NOTE: Engineering organizations are notorious for slowing down quick solutions out of fear of being held accountable for speed in the future. Slowing things down is a means not only of lowering expectations (therefore easier to fulfill without having intrusive peoples' desires injected in their workshops), but of also being able to play around with the details that are the currency of the engineer. Engineers with the engineer personality type are intrinsically not managers (in fact tend to be anti-management, so even when they are appointed they tend to sabotage their own and others' efforts to manage). While there are engineers who can be very good engineering managers, in shops where good engineers are promoted to management without careful measuring of their ability to overcome their personal ways of being, you end up with an extraordinary concentration of managers like the alleged 3M manager quoted above.

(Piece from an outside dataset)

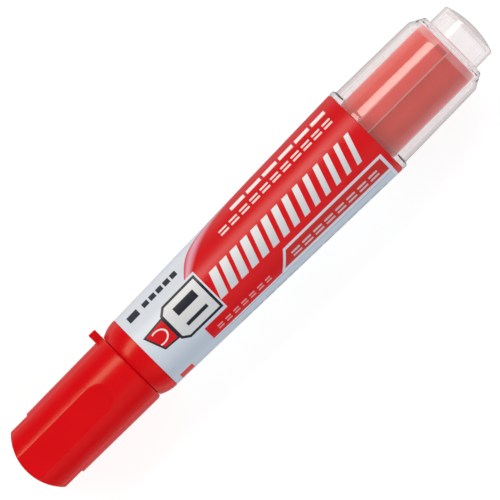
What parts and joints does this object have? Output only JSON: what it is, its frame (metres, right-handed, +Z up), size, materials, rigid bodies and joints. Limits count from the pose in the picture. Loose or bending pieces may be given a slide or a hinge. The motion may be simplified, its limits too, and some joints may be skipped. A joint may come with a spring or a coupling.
{
  "type": "whiteboard marker",
  "caption": "Refillable whiteboard marker with a flat nib, pull-off cap with a small anti-roll tab, tapered labelled barrel, and a clear tail plug that covers a replaceable ink cartridge.",
  "frame": {"origin": "on the surface the marker lies on, below the middle of its length and under its axis", "axes": "+X along the marker from the cap to the tail plug, +Y towards the cap's anti-roll tab, +Z up, square to the flat on the cap"},
  "size_m": [0.1324, 0.022, 0.022],
  "materials": {
    "red_plastic": "glossy moulded red plastic",
    "label_print": "glossy printed film, red with a silver-blue front panel",
    "clear_plastic": "clear moulded plastic",
    "cartridge_plastic": "translucent plastic, tinted by the red ink behind it",
    "white_plastic": "natural white moulded plastic",
    "liner_plastic": "soft milky plastic",
    "seal_rubber": "matte black rubber",
    "red_ink": "liquid red ink",
    "nib_felt": "bonded fibre soaked with red ink",
    "feed_fibre": "bundled fibre rod tinted by ink"
  },
  "bodies": {
    "barrel": {"barrel": "red_plastic", "barrel_label": "label_print", "nib": "nib_felt", "nib_holder": "white_plastic", "feed_rod": "feed_fibre", "ink_collector": "white_plastic", "connector": "white_plastic"},
    "cap": {"cap_shell": "red_plastic", "inner_cap": "liner_plastic"},
    "cartridge": {"cartridge_body": "cartridge_plastic", "cartridge_stopper": "white_plastic", "seal_ring": "seal_rubber", "seal_ball": "white_plastic", "ink_charge": "red_ink"},
    "plug": {"tail_plug": "clear_plastic"}
  },
  "joints": [
    {"name": "cap_pull", "type": "slide", "parent": "barrel", "child": "cap", "axis": [-1, 0, 0], "range_m": [0, 0.04]},
    {"name": "plug_pull", "type": "slide", "parent": "barrel", "child": "plug", "axis": [1, 0, 0], "range_m": [0, 0.1]},
    {"name": "cartridge_pull", "type": "slide", "parent": "barrel", "child": "cartridge", "axis": [1, 0, 0], "range_m": [0, 0.06]}
  ],
  "couplings": [
    {"joint": "cartridge_pull", "follows": "plug_pull", "ratio": 0.6}
  ]
}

In a competitive environment where survival is contingent on recognizing the Talent Is The Product, letting talent fester because it doesn't match one's pre-existing structures, biases or personality is Russian Roulette with five bullets. Put that on a Post-It Note.

THE LYKES LINES TURN BACK THE CLOCK NIGHT

Dilbert award winner from an alleged Lykes manager: What I need is
an exact list of specific unknown problems we might encounter.

This year's Seattle Mariners are having an extraordinarily bi-polar season, playing hot-clutch ball for streaks and then turning into pumpkins for longer stretches. When they are going well., it's partially on the innovative backs of a couple of players who come from outside "the system". Yuniesky Betancourt was the back-up shortstop for Cuba's Villa Clara team, defected, and quickly made his way to the Mariners' big club without spending a whole lot of time getting trained in the minors, so his fundamentals are much tighter, tuned by the fundamentals-obsessed Cuban system. Kenji Johjima was a veteran catcher for a decent career with the Japan Pacific League's Fukuoka Hawks, playing in a different, discipline-obsessed, fundamental environment.

Each has changed game outcomes. Betancourt has done it with his very aggressive but knowledgable, hawk-eyed baserunning (the announcers call it his speed...it's not. He's just average, but he's trained for many years to gauge defenders' quickness to the ball and arms). He's surprised opponents by going against the book and disrupting their assumptions by going for extra bases, or forcing really long run-down plays that stretch the abilities of even fundamentally well-tuned teams like the White Sox. Johjima has done it by going often to a play-at-the-plate choice that's rare. Three times in the first ten games on a throw home trying to nail a baserunner, he judged early the play was not close enough to bother with, ran forward to cut off the ball (ignoring the runner who was going to score regardless), and with the ball missing the cut-off man, nailing the batter who assumed the generic case, the catcher planted near home watching the runner score. He gunned out a pair of batters this way, batters who simply weren't looking for a specific unknown problem they might encounter.

Corporate and government strategic planning efforts almost always take on the alleged Lykes manager's point of view. They plan for the disasters, exceptions and unknown problems they have already experienced, and seek magic to provide the unknown ones.

The solution, as I've written about before is stochastic modeling, neither random (investing an equal amount in any eventuality no matter how likely or unlikely) or deterministic (invest in the likeliest n options only until there is no more to invest), because evolution is stochastic. Good strategic planning is like Betancourt's running, based on observation and experimentation, but never constrained to just the obvious. Bad strategic planning is executed like a Turn Back the Clock night, and there's a lot I dislykes about that.